Le droit indique donc qu’on ne peut pas présupposer a priori qu’un enseignant-chercheur serait susceptible de manquer d’éthique professionnelle simplement du fait d’un engagement militant politique ou syndical. Interroger un chercheur sur la compatibilité de ses engagements pour juger de ses compétences à exercer ses fonctions porte atteinte à ses libertés publiques.

 

Si on prend le cas d’une personne qui est engagée sur le plan militant dans le cadre de son terrain de recherche peut-on alors dans le cas d’un concours de recrutement de la fonction publique lui poser des questions d’éthique professionnelle sur l’engagement militant sur la base de travaux où il est précisé explicitement qu’elle est engagée syndicalement ou politiquement. ?

 

Si on s’attache à une analyse du droit positif, une question spécifique à un candidat qui est lié à son engagement militant, politique ou syndical, est discriminatoire. Si cette question porte sur ses travaux et que ses travaux mentionnent un engagement militant politique ou syndical, il s’agirait alors d’une discrimination indirecte si on lui demande, non pas de présenter ses travaux ou de défendre une position épistémologique, mais de se justifier de son éthique professionnelle en relation avec son engagement militant.

 

ll appartient sans doute aux jury de concours d’être le plus prudents possibles et le plus clairs dans la formulation de leurs questions aux candidats pour que celles-ci ne risquent pas de constituer une discrimination indirecte.

 

Cela d’autant plus que les travaux présentés par le candidat dans son CV ont déjà été jugés par des pairs sur le plan scientifique.
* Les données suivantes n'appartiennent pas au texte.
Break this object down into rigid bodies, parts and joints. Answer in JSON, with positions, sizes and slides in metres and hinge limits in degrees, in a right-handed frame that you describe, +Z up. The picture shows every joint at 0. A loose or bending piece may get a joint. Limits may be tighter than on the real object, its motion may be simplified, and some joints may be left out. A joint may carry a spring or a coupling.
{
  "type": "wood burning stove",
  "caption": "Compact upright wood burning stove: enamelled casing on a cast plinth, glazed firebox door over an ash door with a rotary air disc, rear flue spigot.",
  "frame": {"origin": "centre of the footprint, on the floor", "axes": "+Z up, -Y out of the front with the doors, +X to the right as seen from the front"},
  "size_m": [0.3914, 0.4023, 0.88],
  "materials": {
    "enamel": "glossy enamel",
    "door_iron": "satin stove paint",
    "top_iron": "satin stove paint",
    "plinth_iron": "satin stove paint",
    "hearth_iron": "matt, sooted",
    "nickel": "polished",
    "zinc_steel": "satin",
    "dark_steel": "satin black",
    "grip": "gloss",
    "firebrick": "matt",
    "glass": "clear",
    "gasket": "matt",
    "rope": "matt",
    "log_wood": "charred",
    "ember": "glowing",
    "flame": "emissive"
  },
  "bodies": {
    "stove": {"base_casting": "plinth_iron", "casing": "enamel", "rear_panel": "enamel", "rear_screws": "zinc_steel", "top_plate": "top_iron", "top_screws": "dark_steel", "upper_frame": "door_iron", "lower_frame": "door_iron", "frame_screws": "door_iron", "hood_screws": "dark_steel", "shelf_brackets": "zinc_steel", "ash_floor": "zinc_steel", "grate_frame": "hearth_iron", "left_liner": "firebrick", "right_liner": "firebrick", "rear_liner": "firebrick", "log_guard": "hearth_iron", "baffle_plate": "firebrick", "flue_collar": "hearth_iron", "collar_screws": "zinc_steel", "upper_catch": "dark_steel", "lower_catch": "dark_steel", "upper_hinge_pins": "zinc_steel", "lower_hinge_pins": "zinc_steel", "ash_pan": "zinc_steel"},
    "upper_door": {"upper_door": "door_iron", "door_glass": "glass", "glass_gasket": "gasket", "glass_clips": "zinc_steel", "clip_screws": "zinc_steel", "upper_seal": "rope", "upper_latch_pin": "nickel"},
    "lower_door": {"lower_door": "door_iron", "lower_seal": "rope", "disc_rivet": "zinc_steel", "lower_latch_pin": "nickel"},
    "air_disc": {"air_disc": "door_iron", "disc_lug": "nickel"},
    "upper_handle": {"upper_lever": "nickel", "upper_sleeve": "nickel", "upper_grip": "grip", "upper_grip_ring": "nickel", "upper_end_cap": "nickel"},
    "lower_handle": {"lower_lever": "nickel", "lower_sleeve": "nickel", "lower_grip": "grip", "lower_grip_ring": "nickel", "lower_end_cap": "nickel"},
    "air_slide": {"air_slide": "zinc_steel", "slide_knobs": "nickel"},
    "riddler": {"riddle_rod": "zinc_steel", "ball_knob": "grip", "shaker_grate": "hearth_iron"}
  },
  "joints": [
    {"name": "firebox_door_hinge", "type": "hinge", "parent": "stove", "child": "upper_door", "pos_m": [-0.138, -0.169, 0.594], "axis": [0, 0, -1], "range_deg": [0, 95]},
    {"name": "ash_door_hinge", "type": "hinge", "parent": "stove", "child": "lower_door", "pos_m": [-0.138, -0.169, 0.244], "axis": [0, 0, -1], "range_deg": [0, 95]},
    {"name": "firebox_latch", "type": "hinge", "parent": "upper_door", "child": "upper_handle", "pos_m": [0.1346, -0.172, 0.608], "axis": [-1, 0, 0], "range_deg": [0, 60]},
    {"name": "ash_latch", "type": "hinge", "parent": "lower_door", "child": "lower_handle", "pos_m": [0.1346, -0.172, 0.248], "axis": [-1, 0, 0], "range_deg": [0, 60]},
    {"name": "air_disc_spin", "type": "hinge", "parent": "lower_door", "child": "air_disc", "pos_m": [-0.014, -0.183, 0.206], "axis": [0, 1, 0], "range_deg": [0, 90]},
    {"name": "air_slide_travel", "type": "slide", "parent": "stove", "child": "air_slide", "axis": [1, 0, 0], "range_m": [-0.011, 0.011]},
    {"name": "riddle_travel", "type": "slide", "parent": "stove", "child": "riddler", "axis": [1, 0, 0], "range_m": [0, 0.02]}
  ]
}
Il ne s’agit donc pas de la soutenance d’un diplôme, mais d’un concours de recrutement à un emploi public.

 

Soit le jury pose des questions sur le contenu des travaux ou d’épistémologie, soit il pose des questions d’éthique professionnelle. Mais, il ne peut pas juger de l’éthique professionnelle d’un chercheur en lui demandant de se positionner par rapport à son engagement militant ou à des travaux qui mentionnent un engagement militant syndical ou politique.

 

Science et conscience: l’honneur des intellectuels.

 

Néanmoins, le fait qu’il ne faille pas confondre épistémologie et éthique professionnelle ne signifie pas que le chercheur ne puisse pas se donner comme éthique d’intervenir dans l’espace public ou d’orienter ses recherche en fonction de valeurs émancipatrices.

 

C’est ce que rappelle la prise de position de la Conférence des Présidents des Universités contre le Front National en date du 25 avril 2017: “Nous sommes avant tout des enseignants et chercheurs convaincus qu’une science libre et l’accès aux connaissances sont des éléments essentiels et non négociables de toute démocratie, et des droits fondamentaux humains dont chacune et chacun devrait bénéficier partout. Nous sommes déterminés à affirmer les valeurs d’universalité, de tolérance et d’ouverture aux autres. (...) La sortie de l’Union européenne, la fermeture des frontières, la police des idées, la limitation du nombre d’étudiants, enseignants et chercheurs étrangers autorisés à venir en France sont inacceptables pour nous.”

 

(URL: http://www.cpu.fr/actualite/election-presidentielle-le-bureau-de-la-cpu-appelle-a-voter-contre-lextremisme/

 

 

Conclusion:

 

“Avoir un profil militant” est souvent vu avec suspicion dans la communauté scientifique comme laissant supposer une attitude qui serait contraire à la déontologie professionnelle. Mais ce faisant, sur le simple plan des droits fondamentaux, un tel présupposé peut être considéré comme discriminatoire. On ne peut pas juger une personne sur le simple fait de ses engagements syndicaux ou politiques.